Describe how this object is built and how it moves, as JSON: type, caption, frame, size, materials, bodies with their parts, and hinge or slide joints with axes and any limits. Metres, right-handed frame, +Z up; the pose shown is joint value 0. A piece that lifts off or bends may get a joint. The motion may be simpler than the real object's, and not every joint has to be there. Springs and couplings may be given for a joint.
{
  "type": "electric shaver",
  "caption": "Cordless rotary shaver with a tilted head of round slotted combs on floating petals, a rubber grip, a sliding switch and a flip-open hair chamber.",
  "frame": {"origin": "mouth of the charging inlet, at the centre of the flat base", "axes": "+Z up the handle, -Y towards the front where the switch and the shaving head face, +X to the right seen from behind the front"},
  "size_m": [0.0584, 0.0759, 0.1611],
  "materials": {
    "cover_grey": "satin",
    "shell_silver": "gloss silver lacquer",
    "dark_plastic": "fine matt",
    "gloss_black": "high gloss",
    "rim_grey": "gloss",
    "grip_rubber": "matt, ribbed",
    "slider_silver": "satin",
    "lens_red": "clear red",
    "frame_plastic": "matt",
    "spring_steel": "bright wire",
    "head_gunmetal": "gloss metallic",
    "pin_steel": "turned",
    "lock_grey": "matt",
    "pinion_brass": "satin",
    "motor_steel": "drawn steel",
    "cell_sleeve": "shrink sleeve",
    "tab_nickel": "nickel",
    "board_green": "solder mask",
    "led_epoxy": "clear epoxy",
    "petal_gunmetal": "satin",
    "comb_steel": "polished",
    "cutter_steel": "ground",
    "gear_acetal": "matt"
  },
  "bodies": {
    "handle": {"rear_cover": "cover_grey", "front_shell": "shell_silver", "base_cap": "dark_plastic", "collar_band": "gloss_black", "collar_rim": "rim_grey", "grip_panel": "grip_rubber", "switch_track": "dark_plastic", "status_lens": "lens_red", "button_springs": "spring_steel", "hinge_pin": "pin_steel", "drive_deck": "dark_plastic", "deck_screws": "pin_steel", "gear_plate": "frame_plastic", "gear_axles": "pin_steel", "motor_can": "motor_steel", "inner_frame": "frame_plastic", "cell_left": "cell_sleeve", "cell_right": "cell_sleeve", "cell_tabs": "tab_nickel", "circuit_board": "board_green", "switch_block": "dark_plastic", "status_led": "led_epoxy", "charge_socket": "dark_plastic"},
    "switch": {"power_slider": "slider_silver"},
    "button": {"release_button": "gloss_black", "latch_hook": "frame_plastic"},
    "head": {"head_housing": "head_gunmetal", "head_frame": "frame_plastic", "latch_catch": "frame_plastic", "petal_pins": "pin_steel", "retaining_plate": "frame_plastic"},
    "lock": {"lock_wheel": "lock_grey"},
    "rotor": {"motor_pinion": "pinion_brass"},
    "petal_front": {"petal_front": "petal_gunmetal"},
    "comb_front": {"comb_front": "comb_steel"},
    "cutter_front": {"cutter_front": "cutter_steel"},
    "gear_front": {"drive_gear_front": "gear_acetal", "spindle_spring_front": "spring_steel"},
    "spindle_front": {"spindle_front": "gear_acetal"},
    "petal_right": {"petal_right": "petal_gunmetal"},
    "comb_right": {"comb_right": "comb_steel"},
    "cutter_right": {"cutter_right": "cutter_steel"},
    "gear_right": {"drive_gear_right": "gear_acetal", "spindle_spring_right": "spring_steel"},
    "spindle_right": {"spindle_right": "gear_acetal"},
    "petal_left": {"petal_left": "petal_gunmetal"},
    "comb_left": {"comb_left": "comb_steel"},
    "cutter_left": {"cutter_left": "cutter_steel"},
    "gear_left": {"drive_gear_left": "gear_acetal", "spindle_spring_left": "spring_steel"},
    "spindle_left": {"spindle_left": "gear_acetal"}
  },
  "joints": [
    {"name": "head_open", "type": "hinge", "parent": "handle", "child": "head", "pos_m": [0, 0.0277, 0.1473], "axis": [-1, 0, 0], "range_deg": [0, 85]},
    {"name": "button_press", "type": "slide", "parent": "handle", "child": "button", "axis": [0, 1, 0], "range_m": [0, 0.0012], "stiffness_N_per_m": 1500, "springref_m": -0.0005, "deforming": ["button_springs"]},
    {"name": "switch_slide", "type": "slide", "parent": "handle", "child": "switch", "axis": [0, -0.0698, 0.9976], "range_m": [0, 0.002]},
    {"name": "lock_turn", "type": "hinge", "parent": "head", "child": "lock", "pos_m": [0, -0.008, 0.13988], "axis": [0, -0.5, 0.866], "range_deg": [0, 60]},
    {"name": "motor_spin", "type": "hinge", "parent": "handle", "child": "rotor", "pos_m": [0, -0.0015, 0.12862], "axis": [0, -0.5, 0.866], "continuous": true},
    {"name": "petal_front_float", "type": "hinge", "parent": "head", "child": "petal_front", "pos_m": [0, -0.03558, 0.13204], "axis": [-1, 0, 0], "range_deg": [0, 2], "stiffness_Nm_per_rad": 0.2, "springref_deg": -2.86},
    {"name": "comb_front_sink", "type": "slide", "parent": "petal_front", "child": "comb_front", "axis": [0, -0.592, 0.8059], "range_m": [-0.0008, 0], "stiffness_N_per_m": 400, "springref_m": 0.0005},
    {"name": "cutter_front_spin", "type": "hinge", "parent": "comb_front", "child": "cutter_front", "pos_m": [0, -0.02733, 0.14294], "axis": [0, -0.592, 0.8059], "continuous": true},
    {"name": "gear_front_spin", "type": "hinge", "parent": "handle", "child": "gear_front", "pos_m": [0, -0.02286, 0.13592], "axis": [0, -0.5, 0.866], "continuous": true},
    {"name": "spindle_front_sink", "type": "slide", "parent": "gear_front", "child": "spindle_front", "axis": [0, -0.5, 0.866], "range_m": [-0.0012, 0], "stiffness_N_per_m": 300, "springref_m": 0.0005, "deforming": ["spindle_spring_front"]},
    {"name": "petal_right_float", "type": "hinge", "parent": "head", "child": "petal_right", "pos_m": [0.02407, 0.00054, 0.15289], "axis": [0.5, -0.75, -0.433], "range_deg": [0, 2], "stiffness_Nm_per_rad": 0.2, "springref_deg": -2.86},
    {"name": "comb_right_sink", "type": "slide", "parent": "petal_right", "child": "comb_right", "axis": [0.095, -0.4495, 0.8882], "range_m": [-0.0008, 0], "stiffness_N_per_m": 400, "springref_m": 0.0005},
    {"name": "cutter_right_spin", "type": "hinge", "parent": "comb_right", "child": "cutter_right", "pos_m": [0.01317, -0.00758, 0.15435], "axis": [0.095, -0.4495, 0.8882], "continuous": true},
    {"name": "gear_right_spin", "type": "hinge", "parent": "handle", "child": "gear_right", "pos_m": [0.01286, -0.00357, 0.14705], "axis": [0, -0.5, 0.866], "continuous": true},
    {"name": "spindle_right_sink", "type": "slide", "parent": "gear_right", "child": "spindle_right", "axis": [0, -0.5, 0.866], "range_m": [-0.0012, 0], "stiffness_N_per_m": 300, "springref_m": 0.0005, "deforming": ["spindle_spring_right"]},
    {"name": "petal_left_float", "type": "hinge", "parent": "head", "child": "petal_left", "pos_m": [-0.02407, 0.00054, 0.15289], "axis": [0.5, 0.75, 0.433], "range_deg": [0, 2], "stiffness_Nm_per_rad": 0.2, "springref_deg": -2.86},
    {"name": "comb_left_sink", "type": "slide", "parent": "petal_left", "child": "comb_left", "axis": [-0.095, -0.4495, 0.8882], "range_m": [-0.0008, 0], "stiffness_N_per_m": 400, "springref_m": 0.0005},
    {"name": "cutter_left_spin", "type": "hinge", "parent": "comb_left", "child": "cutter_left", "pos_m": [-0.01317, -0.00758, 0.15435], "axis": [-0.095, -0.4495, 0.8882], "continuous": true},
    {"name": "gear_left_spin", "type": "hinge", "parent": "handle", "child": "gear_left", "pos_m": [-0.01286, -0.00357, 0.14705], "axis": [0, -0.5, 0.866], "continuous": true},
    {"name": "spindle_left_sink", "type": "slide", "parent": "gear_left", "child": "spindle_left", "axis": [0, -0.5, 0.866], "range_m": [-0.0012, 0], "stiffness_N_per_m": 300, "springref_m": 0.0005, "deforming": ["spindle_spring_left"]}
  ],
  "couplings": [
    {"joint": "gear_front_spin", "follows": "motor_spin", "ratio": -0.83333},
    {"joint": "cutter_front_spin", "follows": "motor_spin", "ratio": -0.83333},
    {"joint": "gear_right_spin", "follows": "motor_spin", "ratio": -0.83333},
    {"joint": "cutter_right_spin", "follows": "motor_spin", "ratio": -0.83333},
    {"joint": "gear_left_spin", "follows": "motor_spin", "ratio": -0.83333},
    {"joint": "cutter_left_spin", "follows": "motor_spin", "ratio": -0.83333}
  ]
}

━━━━

**Exercise directions**
Looking at the data above, show all lines where the word "bodies" occurs.

**Task answer**
Describe how this object is built and how it moves, as JSON: type, caption, frame, size, materials, bodies with their parts, and hinge or slide joints with axes and any limits. Metres, right-handed frame, +Z up; the pose shown is joint value 0. A piece that lifts off or bends may get a joint. The motion may be simpler than the real object's, and not every joint has to be there. Springs and couplings may be given for a joint.
  "bodies": {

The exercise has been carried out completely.